Big Shots included about 250 Polaroids, many of famous subjects: artist Jean-Michel Basquiat, writer Truman Capote, skater Dorothy Hamill, fashion icon Bianca Jagger, artist Grace Jones, golfer Jack Nicklaus and musician Rick Ocasek. The exhibition also included 75 silver gelatin black-and-white prints taken by Warhol from 1970 to 1987, depicting such luminaries as Studio 54 owner Steve Rubell and fashion critic André Leon Talley. Many of these original prints were on public view for the first time.

The exhibition also included portraits on canvas of Patsy, Andrea, Joan and Nancy Nasher, the wife and daughters of the late Raymond D. Nasher, the museum’s namesake, accompanied by the corresponding Polaroid studies.

 

Gifts to Three Art Museums

Exhibition entrance. Photo by Peter Paul Geoffrion.
Exhibition entrance. Photo by Peter Paul Geoffrion.
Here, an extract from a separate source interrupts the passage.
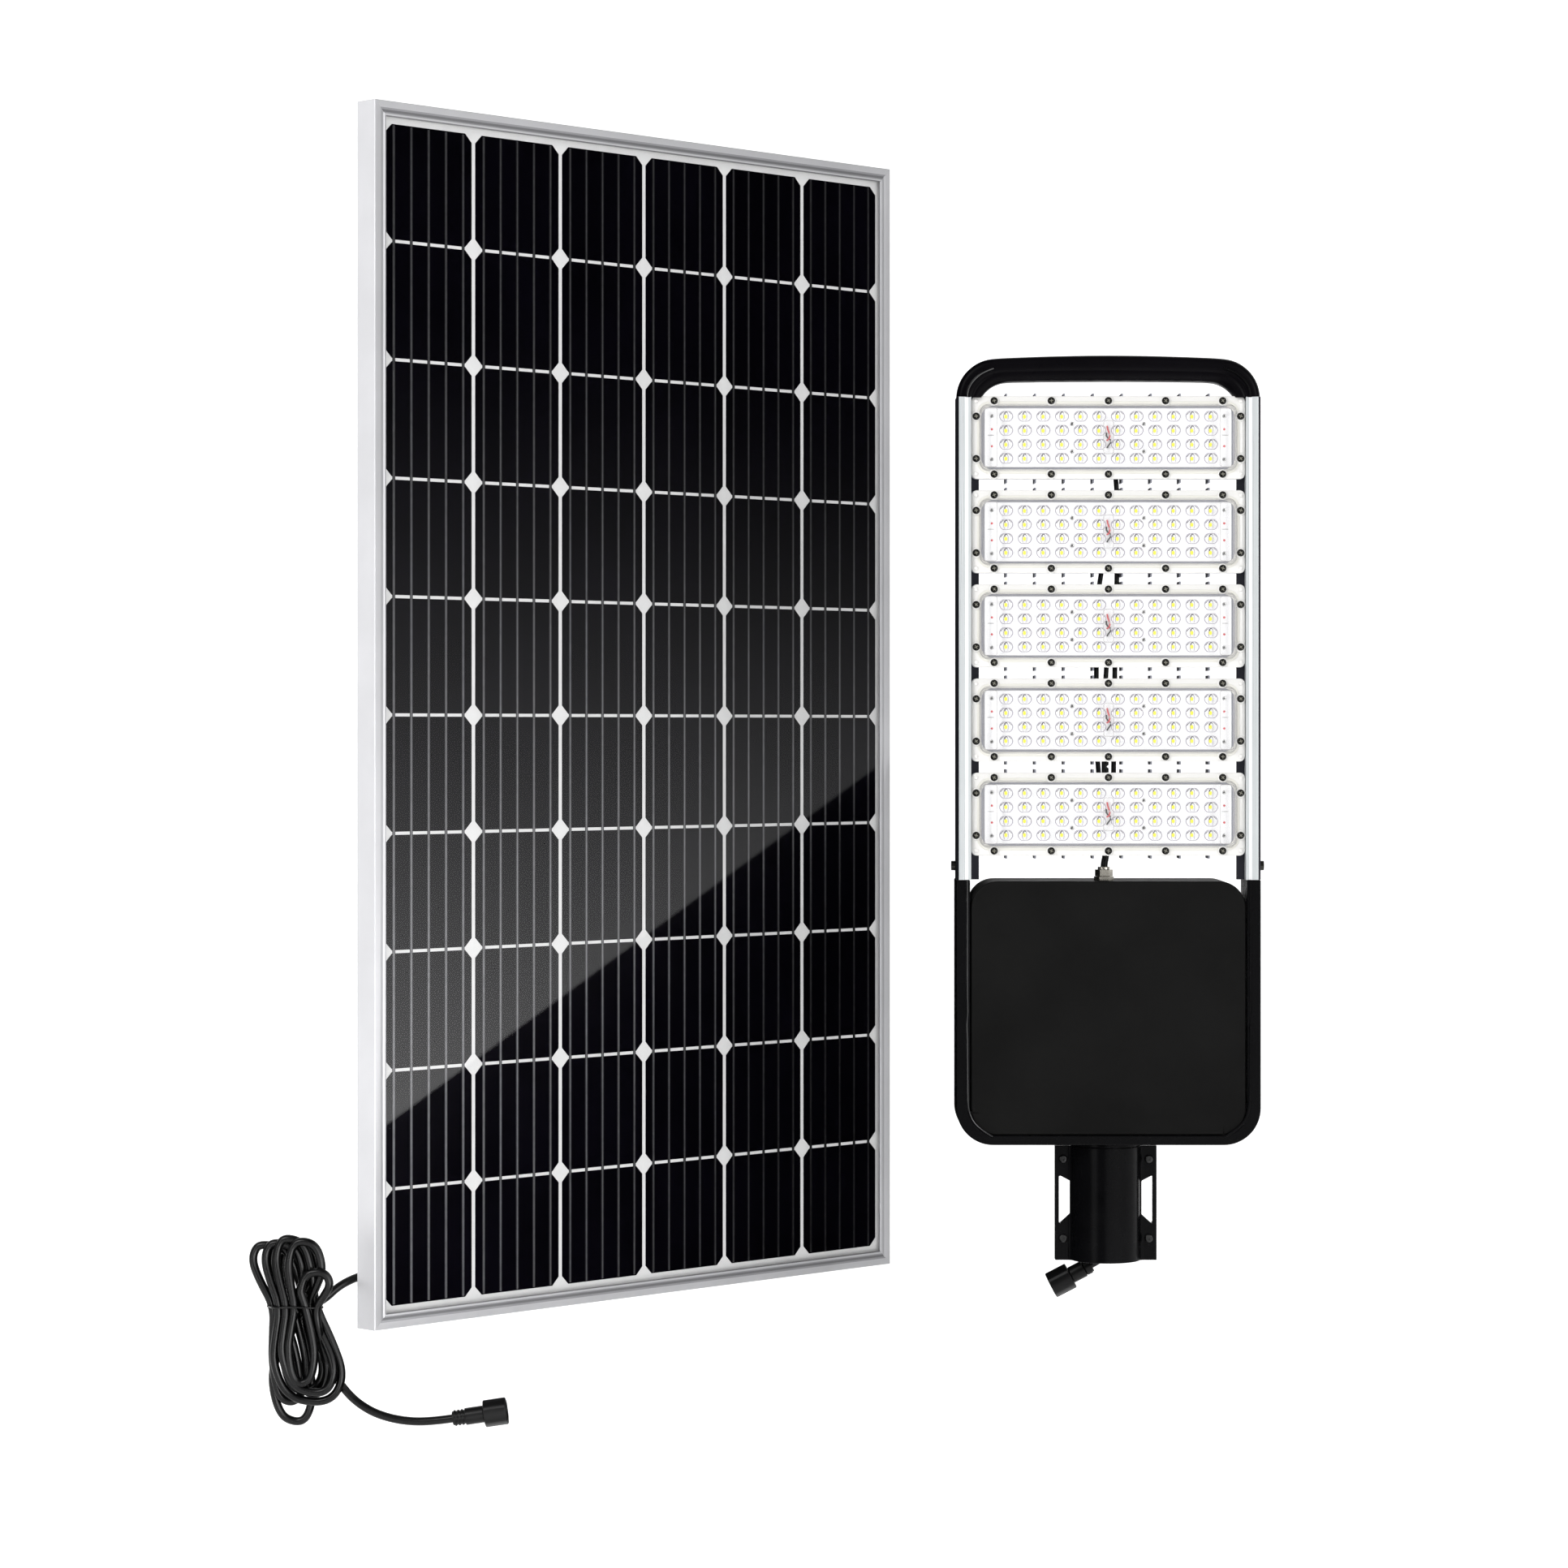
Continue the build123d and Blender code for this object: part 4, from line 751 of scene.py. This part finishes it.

Big Shots was organized by the Nasher Museum, the Ackland Art Museum, University of North Carolina at Chapel Hill, and the Weatherspoon Art Museum, University of North Carolina at Greensboro. All three institutions received gifts of about 100 original Polaroid photographs and 50 gelatin silver black-and-white prints in 2008, in celebration of the 20th anniversary of the Andy Warhol Photographic Legacy Program, a division of the Andy Warhol Foundation in New York.
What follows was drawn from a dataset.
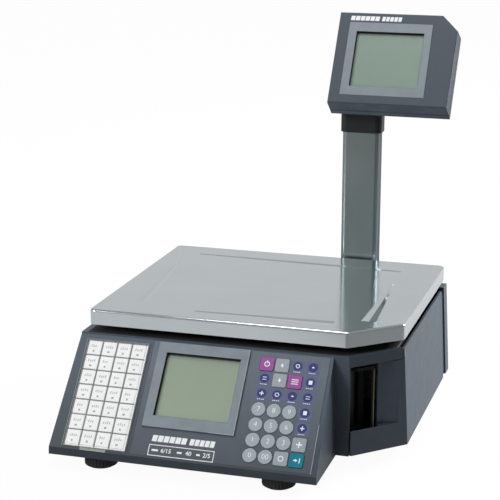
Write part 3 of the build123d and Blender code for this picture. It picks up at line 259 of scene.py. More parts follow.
def brushed(name, colour, rough, stretch, lines, depth=0.000008, grazing=None):
    """Brushed metal: fine lines along the long direction, faint smears and softened edges.

    `grazing` tints what it mirrors at flat angles.
    """
    n = Nodes(name)
    line = n.noise(1.0, detail=3, roughness=0.7, vector=n.stretched(stretch))
    smear = n.noise(9.0, detail=5, roughness=0.6)
    stain = n.ramp(smear, [(0.3, grey(0.94)), (0.65, grey(1.0))])
    rub = n.blend(0.5, n.spread(line, rough - 0.07, rough + 0.07),
                  n.spread(smear, rough - 0.04, rough + 0.05))
    n.feed(Base_Color=n.multiply(mottled(n, line, colour, lines, 0.25, 0.75), stain), Roughness=rub)
    n.set(Metallic=1.0)
    if grazing:
        n.set(Specular_Tint=(*grazing, 1.0))
    n.bump(line, 0.35, depth, SOFT_EDGE)
    return n.material


def printed(name, colour, rough=0.45):
    """Screen-printed ink: slightly uneven in tone and gloss."""
    n = Nodes(name)
    broad = n.noise(400, detail=4)
    fine = n.noise(5200, detail=1)
    n.feed(Base_Color=mottled(n, broad, colour, 0.05),
           Roughness=n.spread(fine, rough - 0.05, rough + 0.08))
    n.bump(fine, 0.3, 0.00001)
    return n.material


def crystal(name, colour, face):
    """Reflective liquid crystal cell on a face: faint pixel columns, a tone shift up its height."""
    n = Nodes(name)
    offset = n.value("ShaderNodeVectorMath", n.coords, face.at(0, 0), operation="SUBTRACT")
    height = n.value("ShaderNodeVectorMath", offset, face.y_dir, operation="DOT_PRODUCT")
    grade = n.ramp(height, [(0.0, shade(colour, 1.12)), (0.12, shade(colour, 0.93))])
    columns = n.new("ShaderNodeTexWave", wave_type="BANDS", bands_direction="X")
    columns.inputs["Scale"].default_value = 160
    n.link(n.coords, columns.inputs["Vector"])
    dots = n.ramp(columns.outputs["Fac"], [(0.0, grey(0.965)), (0.3, grey(1.0))])
    cloud = n.ramp(n.noise(22, detail=3), [(0.3, grey(0.96)), (0.7, grey(1.02))])
    n.feed(Base_Color=n.multiply(n.multiply(grade, dots), cloud),
           Roughness=n.spread(n.noise(300), 0.28, 0.4))
    return n.material


def clear(name, tint, alpha, rough=0.05, rim=None):
    """Clear sheet: see-through, with faint wipe marks in its gloss and, if told, a milky rim.

    A rim is (face, limits on it, width, alpha), its lengths in millimetres.
    """
    n = Nodes(name)
    wipes = n.noise(30, detail=6, roughness=0.7)
    n.feed(Base_Color=n.ramp(wipes, [(0.3, shade(tint, 0.94)), (0.7, tint)]),
           Roughness=n.spread(wipes, rough, rough + 0.08))
    n.set(Alpha=alpha, Specular_IOR_Level=0.5)
    if rim:
        face, (x0, x1, y0, y1), width, rim_alpha = rim
        edges = []
        for direction, low, high in ((face.x_dir, x0, x1), (face.y_dir, y0, y1)):
            middle = (face.origin.dot(direction) + (low + high) / 2) * MM
            limit = ((high - low) / 2 - width) * MM
            along = n.value("ShaderNodeVectorMath", n.coords, direction, operation="DOT_PRODUCT")
            offset = n.value("ShaderNodeMath", along, middle, operation="SUBTRACT")
            away = n.value("ShaderNodeMath", offset, operation="ABSOLUTE")
            edges.append(n.value("ShaderNodeMath", away, limit, operation="GREATER_THAN"))
        either = n.value("ShaderNodeMath", *edges, operation="MAXIMUM")
        n.feed(Alpha=between(n.tree, either, alpha, rim_alpha))
    return n.material


def board(name):
    """Circuit board: green mask over lighter copper tracks."""
    n = Nodes(name)
    tracks = n.new("ShaderNodeTexBrick")
    for key, value in (("Scale", 90.0), ("Mortar Size", 0.03), ("Color1", (0.01, 0.10, 0.045, 1)),
                       ("Color2", (0.015, 0.13, 0.05, 1)), ("Mortar", (0.04, 0.22, 0.09, 1))):
        tracks.inputs[key].default_value = value
    n.link(n.coords, tracks.inputs["Vector"])
    n.feed(Base_Color=tracks.outputs["Color"], Roughness=n.spread(n.noise(200), 0.25, 0.4))
    return n.material


def paper(name, colour, centre):
    """Paper wound about an upright axis: its edges show as fine rings."""
    n = Nodes(name)
    rings = n.new("ShaderNodeTexWave", wave_type="RINGS", rings_direction="Z")
    rings.inputs["Scale"].default_value = 900
    n.link(n.value("ShaderNodeVectorMath", n.coords, centre, operation="SUBTRACT"),
           rings.inputs["Vector"])
    n.feed(Base_Color=n.ramp(rings.outputs["Fac"], [(0.2, shade(colour, 0.86)), (0.8, colour)]),
           Roughness=n.spread(n.noise(300), 0.65, 0.8))
    return n.material


CASE = (0.070, 0.093, 0.123)
COVER_LIMITS = (-184.5, -104.0, 3.0, 139.3)      # the preset cover's sides on the console
ROLL_CENTRE = (0.136, 0.045, 0.0)                # a point on the label roll's axis
case = moulded("case", CASE, rough=0.48, specular=0.38)
# the housing's case colour, with painted shade darkening it low down
housing_case = moulded("case_housing", CASE, rough=0.48, specular=0.35, low=0.5)
# the case colour darkened for the head: painted shade on the same plastic
head_case_shaded = moulded("case_head_shaded", shade(CASE, 0.71), rough=0.48, specular=0.35)
black = moulded("black_moulding", (0.006, 0.009, 0.010), rough=0.45, edge=0.0004, specular=0.4)
# the panel film, with painted shade darkening it low down
panel = moulded("panel_film", (0.112, 0.138, 0.170), grain=3600, depth=0.00002, edge=0.0003,
                specular=0.35, low=0.5)
frame_grey = moulded("frame_grey", (0.194, 0.231, 0.264), rough=0.42)
white_card = moulded("card_white", (0.93, 0.94, 0.935), variation=0.02)
key_grey = moulded("key_grey", (0.333, 0.385, 0.429), variation=0.05, mottle=500)
key_pale = moulded("key_pale", (0.298, 0.345, 0.376), rough=0.48, variation=0.04, mottle=200)
key_magenta = moulded("key_magenta", (0.303, 0.056, 0.311), rough=0.45)
key_teal = moulded("key_teal", (0.002, 0.20, 0.265), specular=0.2)
spool_grey = moulded("spool_grey", (0.16, 0.17, 0.18))
vial = moulded("level_vial", (0.35, 0.55, 0.12), rough=0.2, depth=0.0, edge=0.0006)
rubber = rubbery("rubber", (0.008, 0.0085, 0.0095))
platen = rubbery("platen_rubber", (0.03, 0.03, 0.03), rough=0.6)
steel = brushed("pan_steel", (0.615, 0.665, 0.69), 0.13, (40, 4200, 4200), lines=0.07,
                depth=0.000004)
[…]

At the Nasher Museum, the exhibition was supported by McKinney.

Lift Imitates Art

Nasher visitors and staff pose for Warhol-inspired photos with exhibition T-shirts at the opening event for Big Shots: Andy Warhol Polaroids on November 12, 2009.

The fall of my sophomore year, the Nasher Museum featured an exhibition of Andy Warhol Polaroids, in a show called Big Shots. To parallel the artist's striking portraits, often in both photograph and paint form, we at the Nasher created our own Polaroid collage of students and community members. The day of the opening, we donned brightly colored pink and orange T-shirts and posted, laughing on the steps of the museum, in an impromptu shoot. My favorite memory of spending time at the museum was that evening, when Ms. Nancy Nasher stood by her portrait and shared the story of her and her family's incredible experience being painted by Warhol. While that in itself, having the opportunity to have a subject of a painting speak about its artist, would have make for a memorable night, Ms. Nasher in her gracious and generous manner then took the time to view our Polaroid collage and meet those of us who had helped put it together. In a larger than life way, she stepped out of her portrait as an alumna and leader and took an interest in our studies, museum engagement and careers that extended well beyond the evening. I'll cherish forever that memory and this Polaroid, not quite a Warhol, but a Nasher Museum original nonetheless.